I also value the fact that I was able to give feedback on their planned patches before the release.
They shipped a fixed release within 19 days of the disclosure, which is a fairly good response time for firmware issues in my opinion.
As discussed with ShapeShift in multiple emails during the disclosure process, I highly recommend publishing a reasonable amount of details about the fixed vulnerabilities either with the release or soon after in a separate article. I realize that the release of security fixes is a stressful time and the release of accompanying disclosure articles easily get pushed back a few days behind schedule.
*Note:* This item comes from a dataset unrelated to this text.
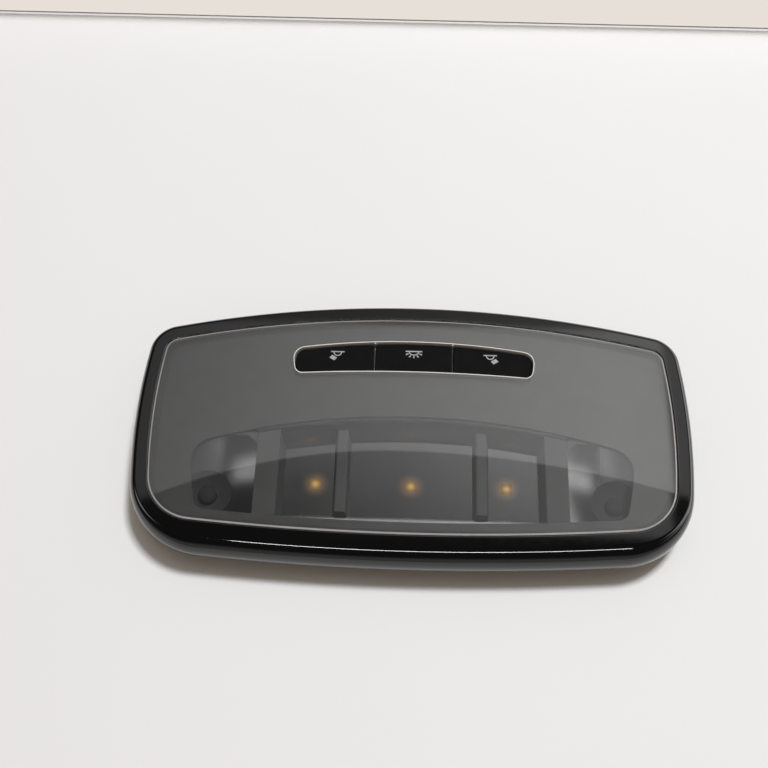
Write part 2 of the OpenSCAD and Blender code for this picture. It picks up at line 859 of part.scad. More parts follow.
// Hollow of a reading light: a deep bowl round the LED inside a wide shallow dish. Both are revolved
// parabolas, and the dish runs on past the mouth that cuts it
module reading_hollow() {
    steps = 8;
    dish_k = dish_slope / 2 / bowl_r;
    dish_r = sqrt(bowl_r * bowl_r + (box_top - box_floor_z - bowl_depth + cut) / dish_k);
    bowl = [
        for (i = [0:steps])
            let (r = bowl_floor_r + (bowl_r - bowl_floor_r) * i / steps)
            [r, bowl_depth * (r * r - bowl_floor_r * bowl_floor_r)
                / (bowl_r * bowl_r - bowl_floor_r * bowl_floor_r)]
    ];
    dish = [
        for (i = [1:steps])
            let (r = bowl_r + (dish_r - bowl_r) * i / steps)
            [r, bowl_depth + dish_k * (r * r - bowl_r * bowl_r)]
    ];
    rotate_extrude($fn = 2 * round_fn)
        polygon(concat([[0, 0]], bowl, dish, [[0, dish[steps - 1][1]]]));
}

// Block with a mouth that is open towards the light box, and a relief for the front screw
module reading_reflector(side) {
    relief_r = screw_head_r + box_gap;
    mouth_o = grow(box_o, -block_wall);
    mirror([side < 0 ? 1 : 0, 0, 0])
        color([0.7, 0.7, 0.68])
            difference() {
                intersection() {
                    slab(box_o, board_top, box_top);
                    block(block_x, [-far, block_back], [0, far]);
                }
                intersection() {
                    slab(mouth_o, box_floor_z - cut, box_top + cut);
                    difference() {
                        block([0, block_x[1] - block_wall], [-far, block_back - block_wall], [0, far]);
                        translate([front_screw[0], front_screw[1], 0])
                            cylinder(r = relief_r + block_wall, h = total_h, $fn = round_fn);
                    }
                    translate([reading_x, reading_y, box_floor_z])
                        reading_hollow();
                }
                translate([front_screw[0], front_screw[1], 0])
                    cylinder(r = relief_r, h = total_h, $fn = round_fn);
                translate([reading_x, reading_y, board_top - cut])
                    cylinder(r = led_w / sqrt(2) + led_room / 2, h = box_floor + 2 * cut, $fn = round_fn);
            }
}

module reading_reflector_left() { reading_reflector(-1); }
module reading_reflector_right() { reading_reflector(1); }

// Clear dome over a reading LED, hollow underneath
module reading_optic(side) {
    room = led_h + phosphor_h + board_top - box_floor_z + guide_gap;
    optic_t = 0.5;
    hollow_r = optic_r - optic_t;
    collar = optic_h / 2;
    dome = [
        for (i = [0:8])
            let (a = 90 * i / 8)
            [optic_r * cos(a), collar + (optic_h - collar) * sin(a)]
    ];
    color([0.85, 0.88, 0.9, 0.5])
        translate([side * reading_x, reading_y, box_floor_z])
            rotate_extrude($fn = round_fn)
                polygon(concat([[0, room], [hollow_r, room], [hollow_r, 0], [optic_r, 0]], dome));
}

module reading_optic_left() { reading_optic(-1); }
module reading_optic_right() { reading_optic(1); }
module reading_led_left() { led(-reading_x, reading_y); }
module reading_led_right() { led(reading_x, reading_y); }

screw_places = [
    for (p = [front_screw, back_screw], side = [-1, 1])
        [side * p[0], p[1]]
];
screw_hole_r = screw_r + 0.05;
plug_mid_z = board_z + board_t / 2;
plug_out_w = plug_w + 2 * plug_wall;
plug_out_h = plug_h + 2 * plug_wall;
plug_x = -slot_hw - guide_t - plug_frame_gap - plug_out_w / 2;
plug_mouth_y = back_y(skirt_o, plug_x - plug_out_w / 2) - plug_inset;
plug_back_y = plug_mouth_y - plug_depth;
plug_root_y = plug_back_y - plug_back_t;

module circuit_board() {
    color([0.1, 0.32, 0.16])
        difference() {
            slab(box_o, board_z, board_top);
            standing_block([plug_x, plug_root_y - guide_gap + far / 2],
                plug_out_w + 2 * guide_gap, far, [board_z - cut, board_top + cut]);
            for (p = screw_places)
                translate([p[0], p[1], board_z - cut])
                    cylinder(r = screw_hole_r, h = board_t + 2 * cut, $fn = round_fn);
        }
}

chip_w = 7;
chip_h = 1.1;
chip_at = [-reading_x, electronics_y];
lead_pitch = 0.8;
lead_w = 0.35;
lead_out = 1;

// Driver chip with a row of leads on two sides
module driver_chip() {
    lead_z = 0.25;
    union() {
        color([0.08, 0.08, 0.08])
            standing_block(chip_at, chip_w, chip_w, [board_top + lead_z / 2, board_top + chip_h]);
        color([0.75, 0.75, 0.75])
            for (k = [-3:3])
                standing_block([chip_at[0] + k * lead_pitch, chip_at[1]], lead_w,
                    chip_w + 2 * lead_out, [board_top, board_top + lead_z]);
    }
}

can_r = 3.1;
can_h = 5.4;
can_base_w = 6.6;
can_base_h = 0.7;
can_pitch = 9;

// Two aluminium cans, each on its plastic base
module capacitors() {
    for (k = [0, 1])
        translate([block_x[1] - box_gap - can_base_w / 2 - k * can_pitch, electronics_y, board_top])
            union() {
                color([0.1, 0.1, 0.1])
                    translate([-can_base_w / 2, -can_base_w / 2, 0])
                        cube([can_base_w, can_base_w, can_base_h]);
                color([0.75, 0.75, 0.77])
                    cylinder(r = can_r, h = can_h, $fn = round_fn);
            }
}

inductor_w = 7;
inductor_r = 3.3;
inductor_h = 3.2;
inductor_base_h = 1;
inductor_gap = 3;

// Shielded inductor of the LED supply
module power_inductor() {
    color([0.22, 0.22, 0.23])
        translate([chip_at[0] - chip_w / 2 - inductor_gap - inductor_w / 2, electronics_y, board_top])
            union() {
                translate([-inductor_w / 2, -inductor_w / 2, 0])
                    cube([inductor_w, inductor_w, inductor_base_h]);
                cylinder(r = inductor_r, h = inductor_h, $fn = round_fn);
            }
}

resistor_w = 2;
resistor_d = 1.25;
resistor_h = 0.55;
resistor_pitch = 3.4;
resistor_count = 12;

// A row of small resistors between the light box and the keys' frame
module resistors() {
    row_y = chamber_back + box_wall + resistor_gap;
    color([0.1, 0.1, 0.1])
        for (k = [0:resistor_count - 1])
            standing_block([(k - (resistor_count - 1) / 2) * resistor_pitch, row_y],
                resistor_w, resistor_d, [board_top, board_top + resistor_h]);
}

// Socket for the car's harness: a shroud that is open at the back, and a wall that holds the pins
module connector_housing() {
    color([0.07, 0.07, 0.07])
        difference() {
            block([plug_x - plug_out_w / 2, plug_x + plug_out_w / 2], [plug_root_y, plug_mouth_y],
                [plug_mid_z - plug_out_h / 2, plug_mid_z + plug_out_h / 2]);
            block([plug_x - plug_w / 2, plug_x + plug_w / 2], [plug_back_y, plug_mouth_y + cut],
                [plug_mid_z - plug_h / 2, plug_mid_z + plug_h / 2]);
            pins([plug_root_y - cut, plug_back_y + cut]);
        }
}

// Two rows of pins, one on each face of the board
module pins(y) {
    for (k = [0:pin_count - 1], z = [board_top, board_z - pin_w]) {
        x = plug_x + (k - (pin_count - 1) / 2) * pin_pitch;
        block([x - pin_w / 2, x + pin_w / 2], y, [z, z + pin_w]);
    }
}

module connector_pins() {
    color([0.8, 0.65, 0.35])
        pins([plug_root_y - pin_tail, plug_back_y + pin_reach]);
}

clip_front_y = opening_o[3] + clip_front_in;
clip_back_y = opening_o[2] - clip_back_in;
clip_places = [clip_front_y, clip_back_y];
clip_wall_x = min([for (y = clip_places, e = [-1, 1]) side_x(wall_o, y + e * clip_w / 2)]) - clip_t;

// Strip of constant thickness along a row of points
function strip(path, t) = let (
        n = len(path) - 1,
        way = [for (i = [0:n]) path[min(i + 1, n)] - path[max(i - 1, 0)]],
        off = [for (w = way) [-w[1], w[0]] * t / (2 * norm(w))]
    ) concat(
        [for (i = [0:n]) path[i] + off[i]],
        [for (i = [n:-1:0]) path[i] - off[i]]
    );

// A spring clip, seen from its end: a flat leg, a round bend and a bowed spring leg
clip_path = let (c = [clip_t / 2 + clip_bend_r, clip_z + clip_t / 2 + clip_bend_r]) concat(
    [[clip_t / 2, clip_z + clip_leg_h]],
    [for (i = [0:8]) polar(c, clip_bend_r, 180 + 180 * i / 8)],
    [
        [clip_reach - clip_t, clip_z + 0.5 * clip_leg_h],
        [clip_reach - 0.6 * clip_t, clip_z + 0.58 * clip_leg_h],
        [clip_reach - clip_t, clip_z + 0.66 * clip_leg_h],
        [clip_reach - 1.1, clip_z + 0.95 * clip_leg_h],
        [clip_reach - 0.8, clip_z + 1.08 * clip_leg_h]
    ]
);
nub_z = clip_z + 0.68 * clip_leg_h;

module spring_clip(side, y) {
    color([0.62, 0.63, 0.64])
        mirror([side < 0 ? 1 : 0, 0, 0])
            difference() {
                translate([clip_wall_x, y + clip_w / 2, 0])
                    rotate([90, 0, 0])
                        linear_extrude(clip_w)
                            polygon(strip(clip_path, clip_t));
                translate([clip_wall_x - cut, y, nub_z])
                    rotate([0, 90, 0])
                        cylinder(r = nub_r + seat_gap, h = clip_t + 2 * cut, $fn = round_fn);
            }
}

module spring_clip_left_front() { spring_clip(-1, clip_front_y); }
module spring_clip_left_back() { spring_clip(-1, clip_back_y); }
module spring_clip_right_front() { spring_clip(1, clip_front_y); }
module spring_clip_right_back() { spring_clip(1, clip_back_y); }

// Flat seats for the clips in the housing's side walls
module clip_seats() {
    for (side = [0, 1], y = clip_places)
        mirror([side, 0, 0])
            block([clip_wall_x, far], [y - clip_w / 2 - guide_gap, y + clip_w / 2 + guide_gap],
                [-cut, clip_z + clip_leg_h + guide_gap]);
}

module clip_nubs() {
    for (side = [0, 1], y = clip_places)
        mirror([side, 0, 0])
            translate([clip_wall_x - wall_t / 2, y, nub_z])
                rotate([0, 90, 0])
                    cylinder(r = nub_r, h = wall_t / 2 + clip_t, $fn = round_fn);
}

// Ribs under the floor, in both directions
module floor_ribs() {
    count = floor(wall_o[0] / rib_pitch);
    rows = floor(wall_o[2] / rib_pitch);
    intersection() {
        slab(grow(wall_o, -wall_t / 2), 0, rib_h + floor_t / 2);
        union() {
            for (k = [-count:count])
                standing_block([k * rib_pitch, 0], rib_t, far, [0, far]);
            for (k = [-rows:rows])
                standing_block([0, k * rib_pitch], far, rib_t, [0, far]);
        }
    }
}

module rear_housing() {
    socket_gap = seat_gap;
    color([0.13, 0.13, 0.14])
        union() {
            difference() {
                union() {
                    difference() {
                        slab(wall_o, 0, ledge_z);
                        slab(inside_o, floor_top, ledge_z + cut);
                        slab(inside_o, -cut, rib_h);
                    }
                    floor_ribs();
                    for (p = screw_places)
                        translate([p[0], p[1], rib_h])
                            cylinder(r = boss_r, h = board_z - rib_h, $fn = round_fn);
                }
                for (p = screw_places)
                    translate([p[0], p[1], rib_h + boss_skin])
                        cylinder(r = screw_hole_r, h = board_z, $fn = round_fn);
                for (place = hook_places)
                    hook_band(place, grow(inside_o, -cut), grow(wall_o, cut),
                        hook_w + 2 * guide_gap,
                        [nose_z - guide_gap, nose_z + hook_nose_h + guide_gap]);
                standing_block([plug_x, plug_root_y + far / 2],
                    plug_out_w + 2 * socket_gap, far,
                    [plug_mid_z - plug_out_h / 2 - socket_gap,
                        plug_mid_z + plug_out_h / 2 + socket_gap]);
                clip_seats();
            }
            clip_nubs();
        }
}

// A board screw: domed head with a cross recess, and a plain shank
module board_screw() {
    shank_h = board_top - rib_h - boss_skin - seat_gap;
    recess = 0.5 * screw_head_h;
    recess_l = 1.2 * screw_head_r;
    recess_w = 0.6;
    head_edge_h = 0.4;
    dome = [
        for (i = [0:6])
            let (a = 90 * i / 6)
            [screw_head_r * cos(a), head_edge_h + (screw_head_h - head_edge_h) * sin(a)]
    ];
    difference() {
        union() {
            rotate_extrude($fn = round_fn)
                polygon(concat([[0, 0], [screw_head_r, 0]], dome));
            translate([0, 0, -shank_h])
                cylinder(r = screw_r, h = shank_h, $fn = round_fn);
        }
        for (a = [0, 90])
            rotate([0, 0, a])
                translate([-recess_l / 2, -recess_w / 2, screw_head_h - recess])
                    cube([recess_l, recess_w, screw_head_h]);
    }
}

module board_screws() {
    color([0.7, 0.7, 0.7])
        for (p = screw_places)
            translate([p[0], p[1], board_top])
                board_screw();
}

bezel();
cover_lens();
mask_panel();
button_surround();
button_guide();
button_left();
button_centre();
button_right();
symbol_pipe_left();
symbol_pipe_centre();
symbol_pipe_right();
switch_plunger_left();
switch_plunger_centre();
switch_plunger_right();
switch_left();
switch_centre();
switch_right();
symbol_led_left();
symbol_led_centre();
symbol_led_right();
dome_reflector();
dome_led_left();
dome_led_centre();
dome_led_right();
reading_reflector_left();
reading_reflector_right();
reading_optic_left();
reading_optic_right();
reading_led_left();
reading_led_right();
circuit_board();
driver_chip();
capacitors();
power_inductor();
resistors();
connector_housing();
connector_pins();
rear_housing();
spring_clip_left_front();
spring_clip_left_back();
spring_clip_right_front();
spring_clip_right_back();
board_screws();
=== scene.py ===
# Looks of the roof lamp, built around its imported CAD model. Lengths here are millimetres and
# become metres where a mesh is made; the frame is the CAD one: lens up, keys towards +Y.
import math
from collections import namedtuple

import bmesh
import bpy
from mathutils import Matrix, Vector
from mathutils.geometry import tessellate_polygon

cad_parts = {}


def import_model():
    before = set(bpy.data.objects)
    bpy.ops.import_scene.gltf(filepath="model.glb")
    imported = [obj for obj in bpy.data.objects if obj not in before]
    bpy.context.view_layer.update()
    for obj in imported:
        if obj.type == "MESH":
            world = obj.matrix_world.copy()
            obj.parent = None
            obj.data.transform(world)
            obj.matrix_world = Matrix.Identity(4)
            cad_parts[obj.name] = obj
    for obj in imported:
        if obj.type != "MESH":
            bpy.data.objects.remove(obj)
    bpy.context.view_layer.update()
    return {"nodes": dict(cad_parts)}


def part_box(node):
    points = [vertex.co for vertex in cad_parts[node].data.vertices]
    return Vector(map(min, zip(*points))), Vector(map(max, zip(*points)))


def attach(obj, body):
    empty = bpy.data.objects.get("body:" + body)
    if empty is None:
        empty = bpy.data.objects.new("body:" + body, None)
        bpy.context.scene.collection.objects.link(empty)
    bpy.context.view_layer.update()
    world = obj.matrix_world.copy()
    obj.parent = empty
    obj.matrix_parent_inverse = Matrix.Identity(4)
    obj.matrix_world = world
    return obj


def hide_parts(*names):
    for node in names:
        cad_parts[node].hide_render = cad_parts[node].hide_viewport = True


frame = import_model()
nodes = frame["nodes"]

MM = 0.001
QUARTER = math.pi / 2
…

Nevertheless, public security patches essentially give away the vulnerability to malicious actors but not to customers. They might not prioritize the upgrade soon enough without knowing its importance. In my opinion, the benefit of substantially delayed publication of relevant information on publicly fixed vulnerabilities is therefore questionable. For more context on this topic, I recommend the Google Project Zero FAQ.
After the initial analysis phase had been completed, I decided that this issue was relevant enough to request a CVE ID from MITRE and ShapeShift was supportive of this step. The CVE assignment itself went quickly and smoothly. See the references below for the technical information.
|product||source||fixed version||vendor references||CVE|
|ShapeShift KeepKey||Github||v6.2.2 via patch||disclosure post, release notes , VULN-1969||CVE-2019-18671|
|2019-09-01||Confidential disclosure to ShapeShift|
|2019-09-03||ShapeShift acknowledges the report|
|2019-09-11||ShapeShift assigns VULN-1969, severity assessment: critical|
|2019-09-15||ShapeShift proposes a patch|
|2019-09-19||ShapeShift releases firmware v6.2.2|
|2019-09-19||ShapeShift publishes v6.2.2 release announcement|
|2019-11-02||CVE requested from MITRE|
|2019-11-02||MITRE assigns CVE-2019-18671|
|2019-12-04||ShapeShift publishes disclosure post for v6.2.2|
|2019-12-04||The CVE-2019-18671 details are published|
Note: previous versions of this timeline included the wrong year.
ShapeShift provided a bug bounty for this issue.